My decision to not go anywhere near any airport this summer is starting to look better and better as flight nightmares continue to get worse and not better.

In July, Air Canada and Pearson airport in Toronto, once again had the distinction of being the airport with the worst delays in the world. Yes, the world! Right now, the average flight delay is longer than the average flight! Just think about that for a minute..

Air Canada seems to be spending more time denying compensation or refunds than they are trying to get back on track. According to a Bloomberg story today, the airline is hiding behind “technical” and “maintenance” issues to avoid refunds that, by law, they clearly owe to their stranded customers.

Last Tuesday Air Canada cancelled a flight from Nashville to Toronto for “technical” reasons. However, flight tracking data showed this exact same airplane, an hour later, flew into Boston. So: Big fat lie on “technical” issues. But it’ll allow the airline to refuse compensation to a ton of people stranded at the Nashville airport.

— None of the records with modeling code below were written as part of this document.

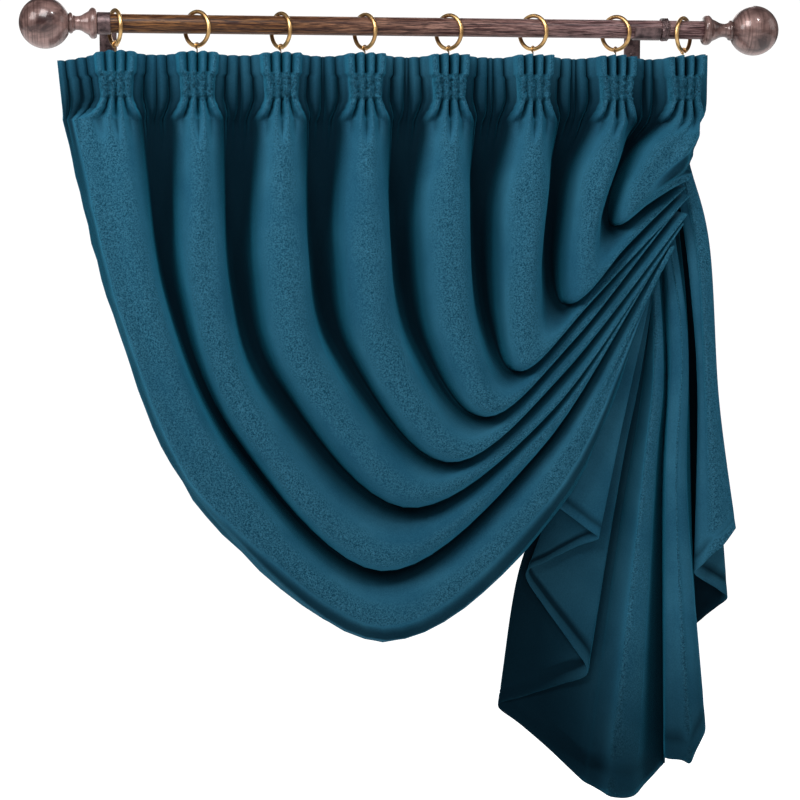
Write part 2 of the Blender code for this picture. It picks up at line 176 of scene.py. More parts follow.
class Finish:  # a material in the making
    def __init__(self, name):
        self.material = bpy.data.materials.new(name)
        self.material.use_nodes = True
        self.tree = self.material.node_tree
        self.shader = self.tree.nodes["Principled BSDF"]

    def add(self, kind, settings=None, values=(), output=0):
        node = self.tree.nodes.new(kind)
        for key, setting in (settings or {}).items():
            setattr(node, key, setting)
        pairs = values.items() if isinstance(values, dict) else enumerate(values)
        for key, value in pairs:
            self.join(value, node.inputs[key])
        return Wire(self, node.outputs[output])

    def join(self, value, socket):
        if isinstance(value, Wire):
            self.tree.links.new(value.socket, socket)
        else:
            socket.default_value = value

    def feed(self, **sockets):
        for name, value in sockets.items():
            self.join(value, self.shader.inputs[name.replace("_", " ")])

    def place(self, stretch=(1, 1, 1)):
        where = self.add("ShaderNodeTexCoord", output="Object")
        return self.add("ShaderNodeMapping", {}, {"Vector": where, "Scale": stretch})

    def noise(self, where, scale, detail=2.0, rough=0.5, warp=0.0):
        return self.add("ShaderNodeTexNoise", {}, {
            "Vector": where, "Scale": scale, "Detail": detail, "Roughness": rough, "Distortion": warp})

    def ramp(self, value, low, high):
        values = {"Value": value, "From Min": low, "From Max": high}
        return self.add("ShaderNodeMapRange", {"clamp": True}, values)

    def part(self, value, low, high, share):
        return self.ramp(value, low, high) * share

    def blend(self, share, first, second):
        return self.add("ShaderNodeMix", {"data_type": "RGBA"}, {0: share, 6: first, 7: second}, output=2)

    def bump(self, height, strength, distance):
        return self.add("ShaderNodeBump", {}, {"Height": height, "Strength": strength, "Distance": distance})


def rgb(red, green, blue):
    return (red, green, blue, 1.0)


def paleFloor():
    look = studio["floor"]
    finish = Finish("pale_floor")
    dark, light = (rgb(tone, tone, tone) for tone in look["tones"])
    grain = finish.noise(finish.place(), look["grain"], 3)
    finish.feed(Base_Color=finish.blend(grain, dark, light), Roughness=0.7,
                Emission_Color=rgb(1, 1, 1), Emission_Strength=look["glow"])
    return finish.material


velvetLook = {
    # shade: the colour that the painted shade pulls towards
    "shade": rgb(0.0003, 0.0034, 0.0066),
    "deep": rgb(0.004, 0.030, 0.054),
    "body": rgb(0.009, 0.056, 0.097),
    "bloom": rgb(0.020, 0.094, 0.148),
    "tips": rgb(0.026, 0.108, 0.166),
    "sheen": rgb(0.03, 0.37, 0.60),
    # noises: tufts in a metre, detail, roughness, distortion
    "pile": (1100, 2.0, 0.6),
    "clumps": (460, 3.0, 0.65, 0.6),
    "puckers": (210, 3.0, 0.6, 1.2),
    "nap": (10, 2.0, 0.5),
    "band": 0.16,  # how far down from the ridges the pile is ruffled
    "uneven": 0.35,  # how much the nap moves the edge of that band
    "ruffled": 0.8,  # how much more of the speckle the band has
    # ramps, from and to, on the clumps, the nap and the smocking
    "speckle": (0.38, 0.62),
    "brushed": (0.35, 0.7),
    "smocked": (0.1, 0.6),
    # painted shade, where it reads darker, by this share: in the smocking's tucks, in the valleys, and far
    # below the rod
    "tucks": (-0.5, -0.38, 0.6),
    "valleys": (0.22, 0.82, 0.95),
    # painted shade lower down, where less light falls: metres below the rod where it starts and where it is
    # full, and its share
    "low": (0.9, 1.15, 0.8),
    "relief": {"tufts": 0.3, "clumps": 0.7, "band": 0.7, "puckers": 1.6, "strength": 0.95, "depth": 0.0026},
    "rough": (0.2, 0.72),  # spread and least
}


def velvet():
    look, relief = velvetLook, velvetLook["relief"]
    finish = Finish("velvet")
    where = finish.place()
    tufts, clumps, nap, puckers = (
        finish.noise(where, *look[name]) for name in ("pile", "clumps", "nap", "puckers"))
    # hollow: the painted shade set where the cloth is made, in valleys, gaps and creases; near zero on the
    # ridges, below zero in the smocking
    hollow = finish.add("ShaderNodeAttribute", {"attribute_name": "hollow"}, output="Fac")
    # height, for the painted shade lower down
    height = finish.add("ShaderNodeSeparateXYZ", {}, (where,), output="Z")
    ruffled = finish.ramp(look["band"] - hollow + (nap - 0.5) * look["uneven"], 0.0, look["band"])
    smocked = finish.ramp(0 - hollow, *look["smocked"])
    smooth = finish.blend(finish.ramp(nap, *look["brushed"]), look["body"], look["bloom"])
    rough = finish.blend(finish.ramp(clumps, *look["speckle"]), look["deep"], look["tips"])
    colour = finish.blend(ruffled * look["ruffled"] + (1 - look["ruffled"]), smooth, rough)
    # painted shade: the smocking's tucks, the valleys and the parts far below the rod are darkened towards
    # the shade colour
    for share in (smocked * finish.part(0 - puckers, *look["tucks"]), finish.part(hollow, *look["valleys"]),
                  finish.part(0 - height, *look["low"])):
        colour = finish.blend(share, colour, look["shade"])
    raised = (tufts * relief["tufts"] + clumps * relief["clumps"]) * (
        ruffled * relief["band"] + (1 - relief["band"])) + smocked * puckers * relief["puckers"]
    spread, least = look["rough"]
    finish.feed(Base_Color=colour, Roughness=finish.ramp(tufts, 0.0, 1.0) * spread + least,
                Normal=finish.bump(raised, relief["strength"], relief["depth"]))
    finish.feed(Sheen_Weight=0.31, Sheen_Roughness=0.45, Sheen_Tint=look["sheen"], Specular_IOR_Level=0.02)
    return finish.material


stains = {
    # dark and light of each; the pole's go from the first at its left end to the second at its right end,
    # lighter and pinker there, partly the wood's own tone and partly painted highlight
    "walnutDark": (rgb(0.026, 0.008, 0.004), rgb(0.040, 0.015, 0.017)),
    "walnutLight": (rgb(0.180, 0.080, 0.026), rgb(0.320, 0.195, 0.190)),
    "walnutPores": rgb(0.006, 0.002, 0.002),
    "bronze": (rgb(0.022, 0.009, 0.009), rgb(0.240, 0.145, 0.130)),
    "bronzeRings": rgb(0.034, 0.015, 0.012),
    "bracket": (rgb(0.030, 0.017, 0.018), rgb(0.135, 0.085, 0.085)),
    "brass": (rgb(0.40, 0.23, 0.095), rgb(0.62, 0.40, 0.17)),
}


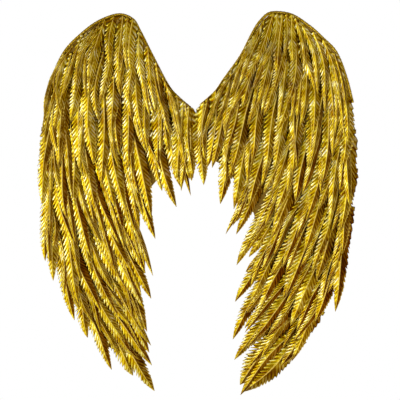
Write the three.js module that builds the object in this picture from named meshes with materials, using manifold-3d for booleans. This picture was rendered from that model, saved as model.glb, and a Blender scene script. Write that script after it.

An even better one was Air Canada’s notice that a flight from Montreal to Lisbon on July 17th would be delayed due to bad weather. Why? Because “bad weather” avoids passenger compensation. One slight problem: They sent this notice TWELVE days before the flight. There are lots more stories, but you get the point.

If you do run into airline “turbulence,” AKA: B.S. your only recourse will be to file a complaint with the Canadian Transportation Agency. But get ready for a one-year wait. I posted my story of attempting to get from Edmonton to Kamloops last November and only got as far as Vancouver in 24-hours. I’ve been awaiting a compensation ruling for nine months without even getting an update from the agency… Hurry up and wait: Whether you’re trying to fly or waiting to get compensated for not flying.